These are healthy corn tassels, ready to shed their pollen:
And these are tassels that have been infected by a fungus, the “corn smut” (Ustilago maydis; formerly U. zeae):
Smut spores overwinter in the soil, then as the weather warms they blow up onto corn plants and infect leaves, tassels, and ears. Like corn itself, smut is native to Mexico and thrives when the weather is hot and dry in early summer. This Mexican weather came to Tennessee in June, so we’ve had a good crop of fungal growth this year.
The fungus causes grotesque swellings on the corn. These pustules eventually burst and disgorge clouds of dark spores. The whole process is interesting to watch: the civilized, elegant growth of a plant hijacked by an ugly, destructive mob. Depending on your mood, this discord is either disturbing (the world’s order is threatened) or profoundly hopeful (the world’s order is indeed threatened).

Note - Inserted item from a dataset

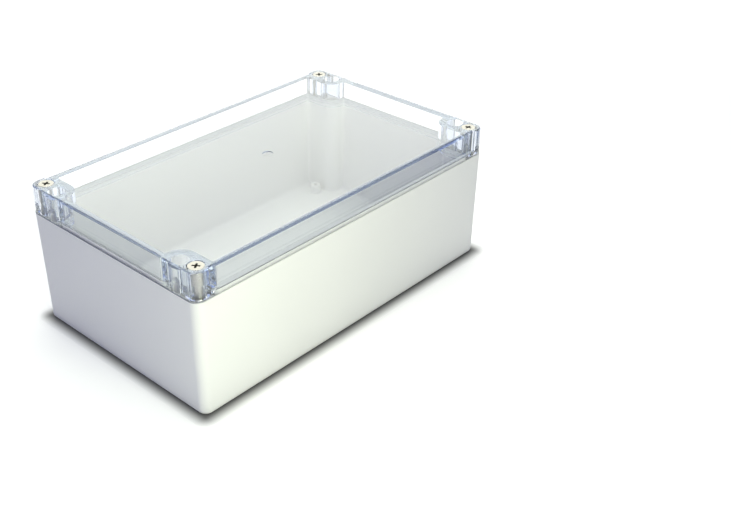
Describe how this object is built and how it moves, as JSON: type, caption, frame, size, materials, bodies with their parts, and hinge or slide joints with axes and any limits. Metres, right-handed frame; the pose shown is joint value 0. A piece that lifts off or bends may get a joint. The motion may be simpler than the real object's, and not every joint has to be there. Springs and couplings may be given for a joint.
{
  "type": "clear-lid wall enclosure",
  "caption": "Rectangular moulded enclosure with a light grey base and a clear lid held by captive corner screws, with wells for wall screws under the lid's corners.",
  "frame": {"origin": "middle of the flat back face of the base, which lies on the wall in use", "axes": "+Z out of the lid, X along the length, Y across the width"},
  "size_m": [0.2, 0.12, 0.075],
  "materials": {
    "base_plastic": "fine satin moulding",
    "clear_plastic": "polished clear",
    "seal_rubber": "soft matt",
    "brass": "turned",
    "stainless": "satin",
    "ring_rubber": "matt"
  },
  "bodies": {
    "base": {"base": "base_plastic", "insert_front_left": "brass", "insert_front_right": "brass", "insert_back_left": "brass", "insert_back_right": "brass"},
    "lid": {"lid": "clear_plastic", "gasket": "seal_rubber"},
    "ring_front_left": {"retaining_ring_front_left": "ring_rubber"},
    "ring_front_right": {"retaining_ring_front_right": "ring_rubber"},
    "ring_back_left": {"retaining_ring_back_left": "ring_rubber"},
    "ring_back_right": {"retaining_ring_back_right": "ring_rubber"},
    "screw_front_left": {"lid_screw_front_left": "stainless"},
    "screw_front_right": {"lid_screw_front_right": "stainless"},
    "screw_back_left": {"lid_screw_back_left": "stainless"},
    "screw_back_right": {"lid_screw_back_right": "stainless"}
  },
  "joints": [
    {"name": "lid_lift", "type": "slide", "parent": "base", "child": "lid", "axis": [0, 0, 1], "range_m": [0, 0.04]},
    {"name": "rise_front_left", "type": "slide", "parent": "lid", "child": "ring_front_left", "axis": [0, 0, 1], "range_m": [0, 0.006]},
    {"name": "rise_front_right", "type": "slide", "parent": "lid", "child": "ring_front_right", "axis": [0, 0, 1], "range_m": [0, 0.006]},
    {"name": "rise_back_left", "type": "slide", "parent": "lid", "child": "ring_back_left", "axis": [0, 0, 1], "range_m": [0, 0.006]},
    {"name": "rise_back_right", "type": "slide", "parent": "lid", "child": "ring_back_right", "axis": [0, 0, 1], "range_m": [0, 0.006]},
    {"name": "turn_front_left", "type": "hinge", "parent": "ring_front_left", "child": "screw_front_left", "pos_m": [-0.0937, -0.0537, 0.0746], "axis": [0, 0, 1], "range_deg": [0, 3086]},
    {"name": "turn_front_right", "type": "hinge", "parent": "ring_front_right", "child": "screw_front_right", "pos_m": [0.0937, -0.0537, 0.0746], "axis": [0, 0, 1], "range_deg": [0, 3086]},
    {"name": "turn_back_left", "type": "hinge", "parent": "ring_back_left", "child": "screw_back_left", "pos_m": [-0.0937, 0.0537, 0.0746], "axis": [0, 0, 1], "range_deg": [0, 3086]},
    {"name": "turn_back_right", "type": "hinge", "parent": "ring_back_right", "child": "screw_back_right", "pos_m": [0.0937, 0.0537, 0.0746], "axis": [0, 0, 1], "range_deg": [0, 3086]}
  ],
  "couplings": [
    {"joint": "turn_front_left", "follows": "rise_front_left", "rad_per_m": 8976},
    {"joint": "turn_front_right", "follows": "rise_front_right", "rad_per_m": 8976},
    {"joint": "turn_back_left", "follows": "rise_back_left", "rad_per_m": 8976},
    {"joint": "turn_back_right", "follows": "rise_back_right", "rad_per_m": 8976}
  ]
}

Fungal infections are usually unmitigated bad news for gardeners, but this one has a surprising silver lining. The fungus causes uncontrolled growth and swelling of cells in the corn plant, cells that then get filled with…mushroom. In Central America and Mexico, smut is considered a delicacy, called “huitlacoche,” and farmers can get a higher price for infected ears. I was unfortunately not aware of the gastronomic possibilities when I culled the smut from our corn patch. Next year, perhaps?

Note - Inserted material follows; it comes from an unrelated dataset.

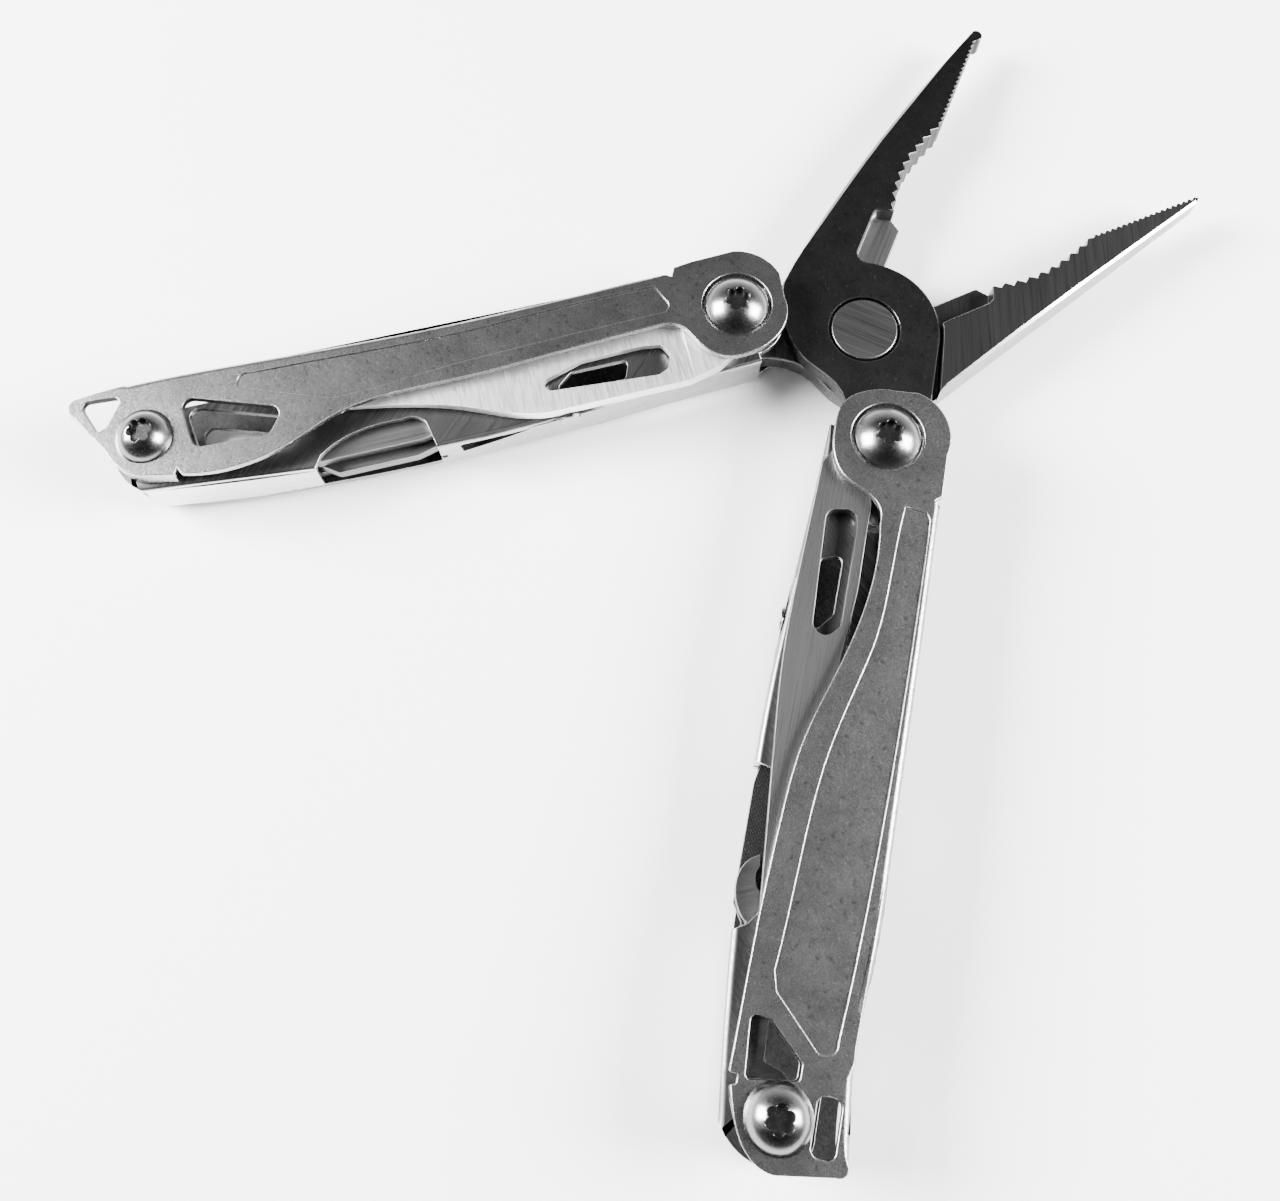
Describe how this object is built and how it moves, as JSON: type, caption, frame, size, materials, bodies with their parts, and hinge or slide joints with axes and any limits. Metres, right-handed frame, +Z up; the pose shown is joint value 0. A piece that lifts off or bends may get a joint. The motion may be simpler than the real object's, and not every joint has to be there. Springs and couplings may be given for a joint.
{
  "type": "folding multi tool",
  "caption": "Folding pocket multi tool with sprung needle-nose pliers between two handles that hold a knife, a saw and smaller inner tools.",
  "frame": {"origin": "middle of the box's base, on the surface the tool lies on", "axes": "+Z up out of the front side plates, +Y along the middle of the open jaws, handles towards -Y"},
  "size_m": [0.1344, 0.1376, 0.0159],
  "materials": {
    "jaw_steel": "black oxide, satin",
    "plate_steel": "stonewashed dark grey, worn bright edges",
    "channel_steel": "polished sheet",
    "blade_steel": "ground across the edge",
    "saw_steel": "brushed lengthwise",
    "tool_steel": "satin",
    "screw_steel": "polished",
    "rivet_steel": "ground flush",
    "spring_steel": "plain wire",
    "washer_bronze": "plain bronze"
  },
  "bodies": {
    "plier_head": {"front_jaw": "jaw_steel", "pivot_rivet": "rivet_steel", "plier_spring": "spring_steel"},
    "rear_jaw": {"rear_jaw": "jaw_steel"},
    "knife_handle": {"knife_handle_front_plate": "plate_steel", "knife_handle_back_plate": "plate_steel", "knife_handle_channel": "channel_steel", "knife_pivot_post": "screw_steel", "knife_pivot_screw": "screw_steel", "knife_tool_post": "screw_steel", "knife_tool_screw": "screw_steel", "knife_blade_washers": "washer_bronze", "knife_tool_washers": "washer_bronze"},
    "saw_handle": {"saw_handle_front_plate": "plate_steel", "saw_handle_back_plate": "plate_steel", "saw_handle_channel": "channel_steel", "saw_pivot_post": "screw_steel", "saw_pivot_screw": "screw_steel", "saw_tool_post": "screw_steel", "saw_tool_screw": "screw_steel", "saw_blade_washers": "washer_bronze", "saw_tool_washers": "washer_bronze"},
    "knife_blade": {"knife_blade": "blade_steel"},
    "saw_blade": {"saw_blade": "saw_steel"},
    "phillips_driver": {"phillips_driver": "tool_steel"},
    "medium_flat_driver": {"medium_flat_driver": "tool_steel"},
    "small_flat_driver": {"small_flat_driver": "tool_steel"},
    "can_opener": {"can_opener": "tool_steel"},
    "wood_metal_file": {"wood_metal_file": "tool_steel"},
    "bottle_opener_driver": {"bottle_opener_driver": "tool_steel"}
  },
  "joints": [
    {"name": "plier_pivot", "type": "hinge", "parent": "plier_head", "child": "rear_jaw", "pos_m": [-0.00017, 0.01871, 0.0056], "axis": [0, 0, -1], "range_deg": [-43.8, 0], "stiffness_Nm_per_rad": 0.25, "springref_deg": 20.05},
    {"name": "knife_handle_fold", "type": "hinge", "parent": "rear_jaw", "child": "knife_handle", "pos_m": [-0.0138, 0.00711, 0.0056], "axis": [0, 0, 1], "range_deg": [-131.5, 0]},
    {"name": "saw_handle_fold", "type": "hinge", "parent": "plier_head", "child": "saw_handle", "pos_m": [0.01346, 0.00711, 0.0056], "axis": [0, 0, -1], "range_deg": [-131.5, 0]},
    {"name": "knife_open", "type": "hinge", "parent": "knife_handle", "child": "knife_blade", "pos_m": [-0.0138, 0.00711, 0.011], "axis": [0, 0, 1], "range_deg": [0, 64]},
    {"name": "saw_open", "type": "hinge", "parent": "saw_handle", "child": "saw_blade", "pos_m": [0.01346, 0.00711, 0.011], "axis": [0, 0, 1], "range_deg": [-64, 0]},
    {"name": "phillips_driver_open", "type": "hinge", "parent": "knife_handle", "child": "phillips_driver", "pos_m": [-0.05616, -0.0631, 0.0035], "axis": [0, 0, 1], "range_deg": [0, 175]},
    {"name": "medium_flat_driver_open", "type": "hinge", "parent": "knife_handle", "child": "medium_flat_driver", "pos_m": [-0.05616, -0.0631, 0.0055], "axis": [0, 0, 1], "range_deg": [0, 175]},
    {"name": "small_flat_driver_open", "type": "hinge", "parent": "knife_handle", "child": "small_flat_driver", "pos_m": [-0.05616, -0.0631, 0.0075], "axis": [0, 0, 1], "range_deg": [0, 175]},
    {"name": "can_opener_open", "type": "hinge", "parent": "saw_handle", "child": "can_opener", "pos_m": [0.05836, -0.0615, 0.0075], "axis": [0, 0, -1], "range_deg": [0, 175]},
    {"name": "wood_metal_file_open", "type": "hinge", "parent": "saw_handle", "child": "wood_metal_file", "pos_m": [0.05836, -0.0615, 0.0055], "axis": [0, 0, -1], "range_deg": [0, 175]},
    {"name": "bottle_opener_driver_open", "type": "hinge", "parent": "saw_handle", "child": "bottle_opener_driver", "pos_m": [0.05836, -0.0615, 0.0035], "axis": [0, 0, -1], "range_deg": [0, 175]}
  ]
}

The word “smut” obviously has another meaning. The etymological common origins here are straightforward: lewd smut and fungal smut are both “dirty.” The Online Etymology Dictionary (one of my favorite websites…a celebration of the anastomosing evolutionary trees of language) traces the word to pre-1500s West Germanic, smutt-, “to make dirty,” through the 1400s where smutten meant “to debase or defile,” then to the 1660s when the word meant both “black mark or stain” and “indecent or obscene language.” There is a botanical irony here, of course. The smut fungus is “defiling” one of the more overtly sexual plants under cultivation, one that sheds its pollen to the air and lets both male and female parts hang exposed (at eye-level, no less; I blush to gaze at a field of corn). But only when these parts become darkened with unbidden strands of fungal desire do they count as smut. Order is indeed threatened.